I'm looking at it right now

#### Kevin Buzzard (Jul 12 2019 at 16:08):

Should there be a stricklandization? If a module has these properties, then it satisfies the universal property of the Kähler differentials?

#### Kenny Lau (Jul 12 2019 at 16:09):

I'm not sure what the properties should be

#### Kevin Buzzard (Jul 12 2019 at 16:12):

More generally, every time a new mathematical structure is made from old structures, there should be an accompanying predicate to say "I am isomorphic to this construction", because this is what mathematicians need in practice.

#### Kevin Buzzard (Jul 12 2019 at 16:18):

Patrick was just talking about the following construction. Say you have an abelian group, and a filter on this group which you should think of as the filter of neighbourhoods of zero for a topology making this group into a topological group. This filter must then satisfy a couple of axioms (zero must be in all the elements, subtraction must be continuous at 0) and then you can *define* a topology on the abelian group by shifting the filter to every point using the group law and then defining the topology from the neighbourhood filters of every point using some standard trick in mathlib. This construction is all well and good, but the problem is what happens if you have a group which already has a topology and a filter of neighbourhoods of zero? The new topology you can make will probably not be defeq to the one you have. So you need a predicate "I am isomorphic to this thing you just made".

We have a technical problem in the perfectoid project because we defined a super-general valuation taking values in `with_zero Gamma`

for Gamma a linearly ordered comm group. That `with_zero Gamma`

is a construction. Now Rob's norm on the p-adic numbers takes values in the reals, and he proves that the values are always non-negative, so we easily get a norm taking values in the non-negative reals. Guess what. That's not equal to `with_zero Gamma`

. So given that construction of `with_zero Gamma`

we should have defined a predicate on totally ordered comm monoids with zero saying "I am isomorphic to `with_zero G`

for some group G` and we should have developed all of the theory for these monoids instead.

There is a general philosophy here, the extent of which I am only just understanding. But it seems to me that it applies to every time you make a new construction from an old one, e.g. a module of differentials from a morphism of rings, and you will find your object easier to use if you make this predicate now and then don't prove things about the construction but about objects satisfying the predicate.

#### Mario Carneiro (Jul 12 2019 at 16:21):

I also want to point out that this approach alleviates many of the requirements for `transfer`

#### Kevin Buzzard (Jul 12 2019 at 16:21):

Oh! I hadn't really internalised that part of it.

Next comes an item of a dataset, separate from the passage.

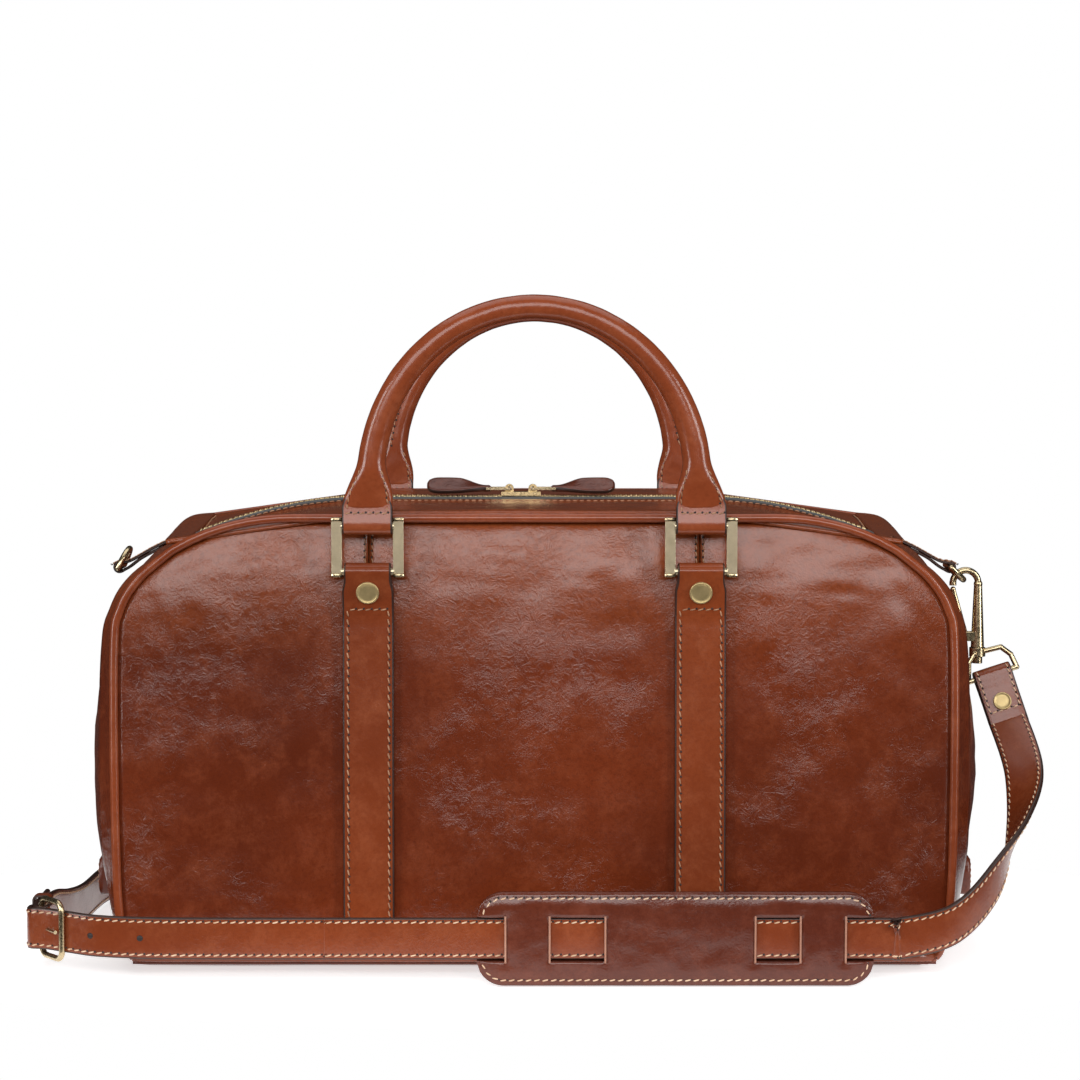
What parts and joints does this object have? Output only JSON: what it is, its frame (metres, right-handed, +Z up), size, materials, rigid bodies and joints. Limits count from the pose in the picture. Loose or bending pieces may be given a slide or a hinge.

#### Andrew Ashworth (Jul 12 2019 at 16:30):

Yup. This is the problem that type classes are supposed to solve in the first place... which is why we have theories of `distribs`

.

#### Andrew Ashworth (Jul 12 2019 at 16:31):

A type class is a universal property and you pick and choose only the ones you need.

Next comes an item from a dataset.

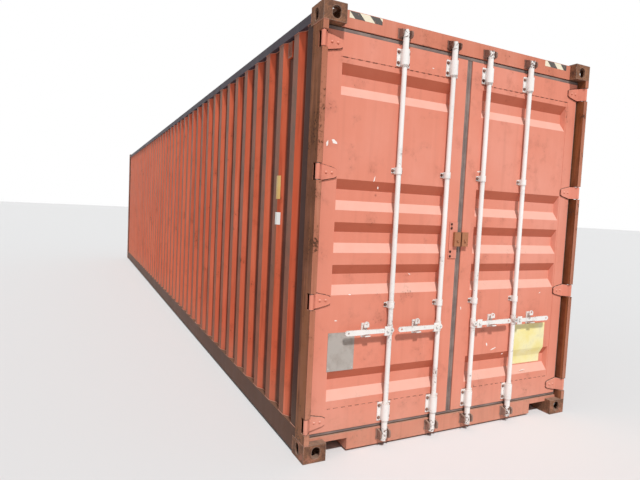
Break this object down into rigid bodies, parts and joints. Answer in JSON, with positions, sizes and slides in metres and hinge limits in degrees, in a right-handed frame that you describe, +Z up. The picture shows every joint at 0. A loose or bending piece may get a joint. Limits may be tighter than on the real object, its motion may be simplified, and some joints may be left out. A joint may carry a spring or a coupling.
{
  "type": "shipping container",
  "caption": "Long high steel freight box with corrugated walls, ribbed roof, corner castings, swinging end doors with locking bars, lifting handles, seals and a plywood floor.",
  "frame": {"origin": "centre of the footprint, on the ground under the corner fittings", "axes": "+X along the length towards the doors, +Y across the width (right as one faces the doors), +Z up"},
  "size_m": [12.192, 2.438, 2.896],
  "materials": {
    "fitting_rust": "rough, brown rust over cast steel",
    "post_rust": "rusty brown paint, worn",
    "frame_paint": "dusty red-brown paint",
    "wall_paint": "faded orange-red paint",
    "door_paint": "faded orange-red paint, sunlit",
    "gear_white": "chalky white paint with scuffs",
    "gasket_grey": "grey rubber seal",
    "ply": "oiled plywood",
    "base_dark": "dark brown primer, dusty",
    "plate_grey": "dull bare plate",
    "pin_steel": "bright worn steel",
    "hasp_rust": "rusty paint"
  },
  "bodies": {
    "container": {"top_corner_fittings": "fitting_rust", "bottom_corner_fittings": "fitting_rust", "rear_corner_posts": "post_rust", "rear_post_liners": "post_rust", "front_corner_posts": "post_rust", "door_header": "frame_paint", "door_sill": "frame_paint", "cam_keepers": "gear_white", "bottom_side_rails": "frame_paint", "top_side_rails": "frame_paint", "left_side_wall": "wall_paint", "right_side_wall": "wall_paint", "front_wall": "wall_paint", "front_header": "frame_paint", "front_sill": "base_dark", "roof_sheet_panels": "wall_paint", "roof_doubler_plates": "frame_paint", "crossmembers": "base_dark", "gooseneck_tunnel": "base_dark", "gooseneck_side_walls": "base_dark", "floor_boards": "ply", "floor_side_angles": "base_dark", "side_vents": "wall_paint", "hinge_pins": "pin_steel"},
    "left_door": {"left_door_frame": "door_paint", "left_door_panel": "door_paint", "left_door_gasket": "gasket_grey", "left_hinge_blades": "door_paint", "left_bar_brackets": "gear_white", "left_handle_catches": "gear_white", "left_lock_plate": "hasp_rust", "left_data_plate": "plate_grey"},
    "left_outer_bar": {"left_outer_bar": "gear_white"},
    "left_outer_handle": {"left_outer_handle": "gear_white"},
    "left_inner_bar": {"left_inner_bar": "gear_white"},
    "left_inner_handle": {"left_inner_handle": "gear_white"},
    "right_door": {"right_door_frame": "door_paint", "right_door_panel": "door_paint", "right_door_gasket": "gasket_grey", "right_hinge_blades": "door_paint", "right_bar_brackets": "gear_white", "right_handle_catches": "gear_white", "right_lock_plate": "hasp_rust"},
    "right_outer_bar": {"right_outer_bar": "gear_white"},
    "right_outer_handle": {"right_outer_handle": "gear_white"},
    "right_inner_bar": {"right_inner_bar": "gear_white"},
    "right_inner_handle": {"right_inner_handle": "gear_white"}
  },
  "joints": [
    {"name": "left_door_hinge", "type": "hinge", "parent": "container", "child": "left_door", "pos_m": [6.081, -1.204, 1.454], "axis": [0, 0, -1], "range_deg": [0, 264]},
    {"name": "left_outer_bar_turn", "type": "hinge", "parent": "left_door", "child": "left_outer_bar", "pos_m": [6.063, -0.588, 1.44], "axis": [0, 0, -1], "range_deg": [-100, 0]},
    {"name": "left_outer_handle_lift", "type": "hinge", "parent": "left_outer_bar", "child": "left_outer_handle", "pos_m": [6.0885, -0.588, 0.828], "axis": [1, 0, 0], "range_deg": [-35, 0]},
    {"name": "left_inner_bar_turn", "type": "hinge", "parent": "left_door", "child": "left_inner_bar", "pos_m": [6.063, -0.168, 1.44], "axis": [0, 0, -1], "range_deg": [-100, 0]},
    {"name": "left_inner_handle_lift", "type": "hinge", "parent": "left_inner_bar", "child": "left_inner_handle", "pos_m": [6.0885, -0.168, 0.828], "axis": [1, 0, 0], "range_deg": [-35, 0]},
    {"name": "right_door_hinge", "type": "hinge", "parent": "container", "child": "right_door", "pos_m": [6.081, 1.204, 1.454], "axis": [0, 0, 1], "range_deg": [0, 264]},
    {"name": "right_outer_bar_turn", "type": "hinge", "parent": "right_door", "child": "right_outer_bar", "pos_m": [6.063, 0.588, 1.44], "axis": [0, 0, 1], "range_deg": [-100, 0]},
    {"name": "right_outer_handle_lift", "type": "hinge", "parent": "right_outer_bar", "child": "right_outer_handle", "pos_m": [6.0885, 0.588, 0.828], "axis": [-1, 0, 0], "range_deg": [-35, 0]},
    {"name": "right_inner_bar_turn", "type": "hinge", "parent": "right_door", "child": "right_inner_bar", "pos_m": [6.063, 0.168, 1.44], "axis": [0, 0, 1], "range_deg": [-100, 0]},
    {"name": "right_inner_handle_lift", "type": "hinge", "parent": "right_inner_bar", "child": "right_inner_handle", "pos_m": [6.0885, 0.168, 0.828], "axis": [-1, 0, 0], "range_deg": [-35, 0]}
  ]
}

#### Andrew Ashworth (Jul 12 2019 at 16:35):

At least, that's how I think of it. Opinionated programmers love saying things like "composition over inheritance" and such.

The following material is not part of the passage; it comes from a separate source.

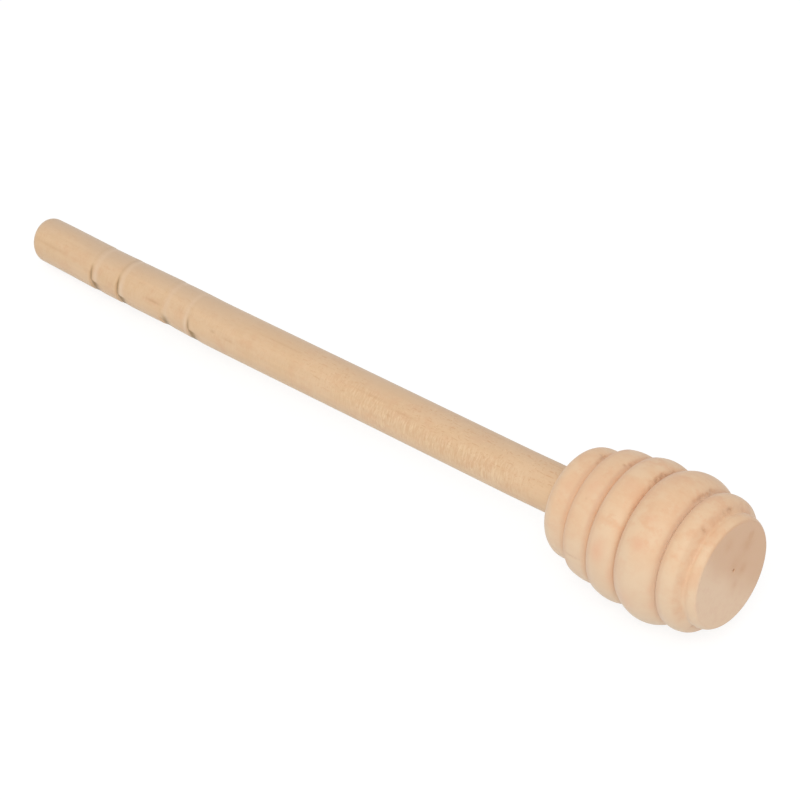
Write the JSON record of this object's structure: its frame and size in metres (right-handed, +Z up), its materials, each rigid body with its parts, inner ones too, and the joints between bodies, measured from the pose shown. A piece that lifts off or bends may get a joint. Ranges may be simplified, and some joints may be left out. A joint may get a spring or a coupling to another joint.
{
  "type": "honey dipper",
  "caption": "Turned wooden honey dipper: an egg-shaped head of five rounded rings with honey grooves between them, on a slim round handle with fine V grooves.",
  "frame": {"origin": "middle of the bounding box, on the surface that the dipper lies on", "axes": "+X is the dipper's long direction and points from the handle to the ringed head, +Z is up, +Y is across the dipper"},
  "size_m": [0.1602, 0.0256, 0.0255],
  "materials": {
    "head_wood": "matte",
    "handle_wood": "matte",
    "glue": "matte"
  },
  "bodies": {
    "root": {"head": "head_wood", "handle": "handle_wood", "glue_film": "glue"}
  },
  "joints": []
}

#### Kevin Buzzard (Jul 12 2019 at 16:35):

So if $A$ is an $R$-algebra and $M$ is an $A$-module and $d:A\to M$ is an $R$-derivation then we need to write down a list of necessary and sufficient conditions to ensure $M\cong\Omega^1_{A/R}$. We should firstly demand that the range of $d$ spans $M$. And then...hmm. I see your point.

#### Mario Carneiro (Jul 12 2019 at 16:37):

You can also see some similarities in category theory, where products are defined in this universal way but used as a binary operator by abuse of notation

#### Kevin Buzzard (Jul 12 2019 at 16:38):

The only way I think of how to do this is via some presentation of A as an R-algebra.

#### Kevin Buzzard (Jul 12 2019 at 16:41):

You write A as a quotient of a polynomial ring over R (e.g. the quotient of the polynomial ring over R generated by the set A) and then make sure that the formal derivative of everything in the kernel is zero.

#### Kevin Buzzard (Jul 12 2019 at 16:41):

This might be uncheckable in practice I guess.

#### Mario Carneiro (Jul 12 2019 at 16:41):

why?

#### Andrew Ashworth (Jul 12 2019 at 16:44):

PS. In general the verb "to stricklandize" means "extract interface" in programming circles, if you want to waste an evening reading about the problem in computer languages...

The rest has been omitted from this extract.